▸ **DATASET EXTRACT**
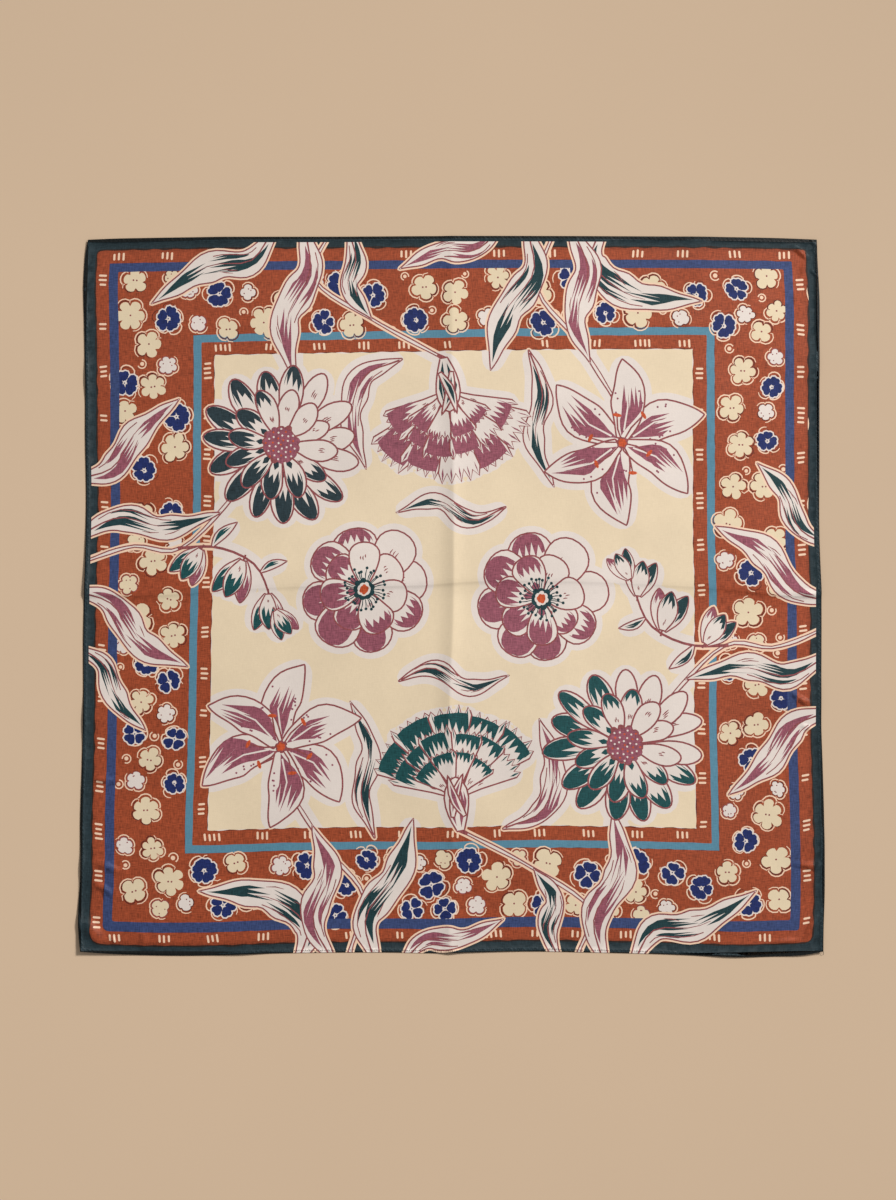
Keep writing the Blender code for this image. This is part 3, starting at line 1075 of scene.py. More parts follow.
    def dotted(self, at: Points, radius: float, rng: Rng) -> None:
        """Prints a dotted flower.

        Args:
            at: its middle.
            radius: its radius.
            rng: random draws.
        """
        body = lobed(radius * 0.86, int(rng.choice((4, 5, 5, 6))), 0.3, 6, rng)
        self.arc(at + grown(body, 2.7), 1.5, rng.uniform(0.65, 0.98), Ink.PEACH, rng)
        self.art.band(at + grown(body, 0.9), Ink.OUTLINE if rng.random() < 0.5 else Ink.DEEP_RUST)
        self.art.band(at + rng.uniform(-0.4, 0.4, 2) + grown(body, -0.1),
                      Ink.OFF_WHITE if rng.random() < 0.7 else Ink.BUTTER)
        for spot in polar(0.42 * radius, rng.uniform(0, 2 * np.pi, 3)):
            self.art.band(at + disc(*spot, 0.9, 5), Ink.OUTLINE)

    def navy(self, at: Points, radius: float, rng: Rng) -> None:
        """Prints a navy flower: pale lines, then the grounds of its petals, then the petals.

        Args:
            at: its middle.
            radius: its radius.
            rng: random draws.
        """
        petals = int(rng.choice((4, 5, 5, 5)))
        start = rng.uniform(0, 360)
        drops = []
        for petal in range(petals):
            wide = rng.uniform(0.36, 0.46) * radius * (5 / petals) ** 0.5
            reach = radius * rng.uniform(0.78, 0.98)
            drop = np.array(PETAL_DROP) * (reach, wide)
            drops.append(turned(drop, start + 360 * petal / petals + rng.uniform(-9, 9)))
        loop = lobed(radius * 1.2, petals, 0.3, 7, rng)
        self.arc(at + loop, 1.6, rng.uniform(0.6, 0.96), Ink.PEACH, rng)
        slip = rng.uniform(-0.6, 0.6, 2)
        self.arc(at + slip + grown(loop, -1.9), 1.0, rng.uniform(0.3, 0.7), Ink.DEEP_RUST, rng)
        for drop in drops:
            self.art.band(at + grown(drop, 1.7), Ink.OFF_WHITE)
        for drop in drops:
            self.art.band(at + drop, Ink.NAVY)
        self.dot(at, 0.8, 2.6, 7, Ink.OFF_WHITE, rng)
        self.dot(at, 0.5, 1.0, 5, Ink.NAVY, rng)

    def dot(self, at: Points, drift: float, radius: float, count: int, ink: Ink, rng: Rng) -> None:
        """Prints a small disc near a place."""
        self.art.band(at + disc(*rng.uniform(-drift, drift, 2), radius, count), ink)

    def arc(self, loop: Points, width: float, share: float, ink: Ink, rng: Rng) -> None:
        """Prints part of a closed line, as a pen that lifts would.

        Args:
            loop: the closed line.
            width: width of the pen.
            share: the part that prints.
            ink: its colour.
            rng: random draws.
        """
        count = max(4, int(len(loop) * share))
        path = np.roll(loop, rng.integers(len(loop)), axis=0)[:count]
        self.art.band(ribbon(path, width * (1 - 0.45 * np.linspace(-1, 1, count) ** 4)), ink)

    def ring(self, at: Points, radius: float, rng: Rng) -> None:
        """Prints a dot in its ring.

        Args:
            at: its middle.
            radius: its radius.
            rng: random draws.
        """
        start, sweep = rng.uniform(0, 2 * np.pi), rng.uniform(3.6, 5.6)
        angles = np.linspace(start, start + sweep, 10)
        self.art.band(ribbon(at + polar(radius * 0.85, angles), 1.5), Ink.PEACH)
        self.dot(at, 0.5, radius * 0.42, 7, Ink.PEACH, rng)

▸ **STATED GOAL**
Repeat the material above in full, quoting it exactly.

▸ **FULL ANSWER**
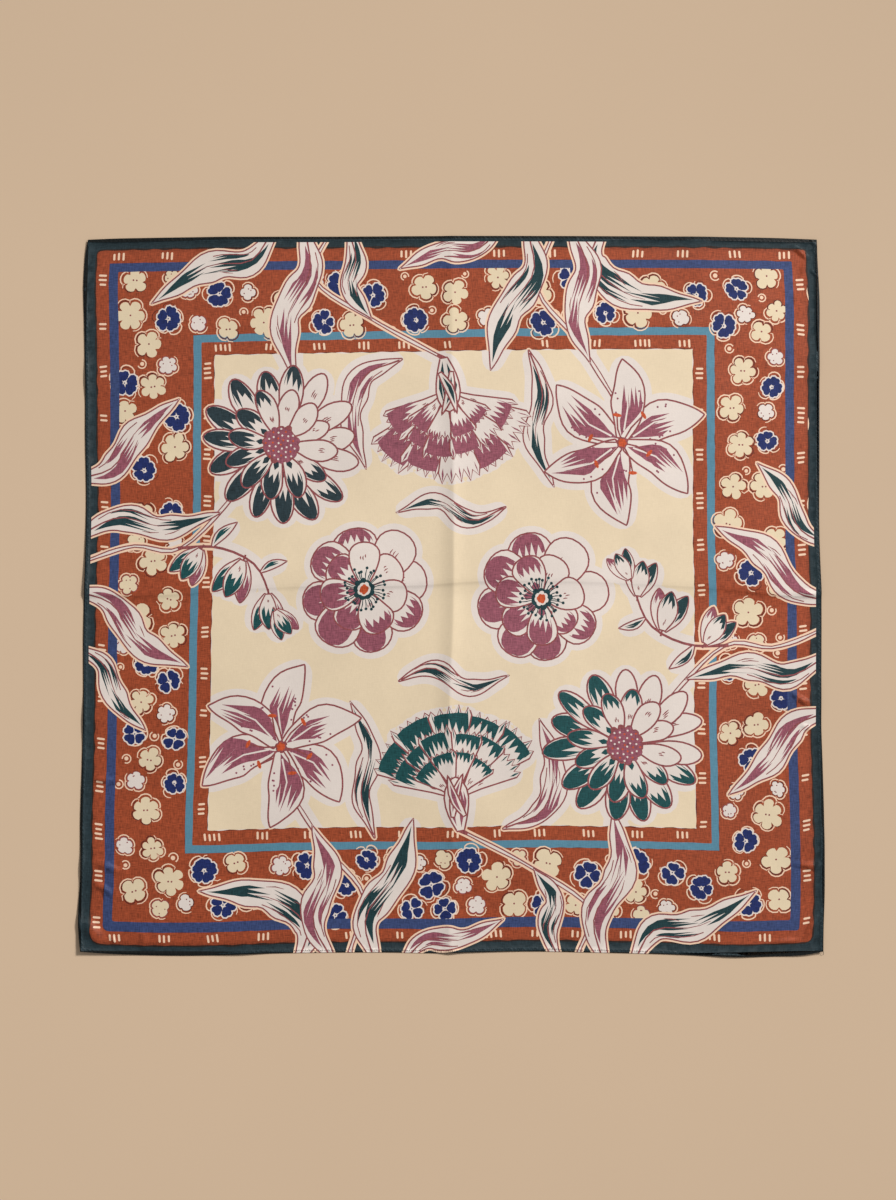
Keep writing the Blender code for this image. This is part 3, starting at line 1075 of scene.py. More parts follow.
    def dotted(self, at: Points, radius: float, rng: Rng) -> None:
        """Prints a dotted flower.

        Args:
            at: its middle.
            radius: its radius.
            rng: random draws.
        """
        body = lobed(radius * 0.86, int(rng.choice((4, 5, 5, 6))), 0.3, 6, rng)
        self.arc(at + grown(body, 2.7), 1.5, rng.uniform(0.65, 0.98), Ink.PEACH, rng)
        self.art.band(at + grown(body, 0.9), Ink.OUTLINE if rng.random() < 0.5 else Ink.DEEP_RUST)
        self.art.band(at + rng.uniform(-0.4, 0.4, 2) + grown(body, -0.1),
                      Ink.OFF_WHITE if rng.random() < 0.7 else Ink.BUTTER)
        for spot in polar(0.42 * radius, rng.uniform(0, 2 * np.pi, 3)):
            self.art.band(at + disc(*spot, 0.9, 5), Ink.OUTLINE)

    def navy(self, at: Points, radius: float, rng: Rng) -> None:
        """Prints a navy flower: pale lines, then the grounds of its petals, then the petals.

        Args:
            at: its middle.
            radius: its radius.
            rng: random draws.
        """
        petals = int(rng.choice((4, 5, 5, 5)))
        start = rng.uniform(0, 360)
        drops = []
        for petal in range(petals):
            wide = rng.uniform(0.36, 0.46) * radius * (5 / petals) ** 0.5
            reach = radius * rng.uniform(0.78, 0.98)
            drop = np.array(PETAL_DROP) * (reach, wide)
            drops.append(turned(drop, start + 360 * petal / petals + rng.uniform(-9, 9)))
        loop = lobed(radius * 1.2, petals, 0.3, 7, rng)
        self.arc(at + loop, 1.6, rng.uniform(0.6, 0.96), Ink.PEACH, rng)
        slip = rng.uniform(-0.6, 0.6, 2)
        self.arc(at + slip + grown(loop, -1.9), 1.0, rng.uniform(0.3, 0.7), Ink.DEEP_RUST, rng)
        for drop in drops:
            self.art.band(at + grown(drop, 1.7), Ink.OFF_WHITE)
        for drop in drops:
            self.art.band(at + drop, Ink.NAVY)
        self.dot(at, 0.8, 2.6, 7, Ink.OFF_WHITE, rng)
        self.dot(at, 0.5, 1.0, 5, Ink.NAVY, rng)

    def dot(self, at: Points, drift: float, radius: float, count: int, ink: Ink, rng: Rng) -> None:
        """Prints a small disc near a place."""
        self.art.band(at + disc(*rng.uniform(-drift, drift, 2), radius, count), ink)

    def arc(self, loop: Points, width: float, share: float, ink: Ink, rng: Rng) -> None:
        """Prints part of a closed line, as a pen that lifts would.

        Args:
            loop: the closed line.
            width: width of the pen.
            share: the part that prints.
            ink: its colour.
            rng: random draws.
        """
        count = max(4, int(len(loop) * share))
        path = np.roll(loop, rng.integers(len(loop)), axis=0)[:count]
        self.art.band(ribbon(path, width * (1 - 0.45 * np.linspace(-1, 1, count) ** 4)), ink)

    def ring(self, at: Points, radius: float, rng: Rng) -> None:
        """Prints a dot in its ring.

        Args:
            at: its middle.
            radius: its radius.
            rng: random draws.
        """
        start, sweep = rng.uniform(0, 2 * np.pi), rng.uniform(3.6, 5.6)
        angles = np.linspace(start, start + sweep, 10)
        self.art.band(ribbon(at + polar(radius * 0.85, angles), 1.5), Ink.PEACH)
        self.dot(at, 0.5, radius * 0.42, 7, Ink.PEACH, rng)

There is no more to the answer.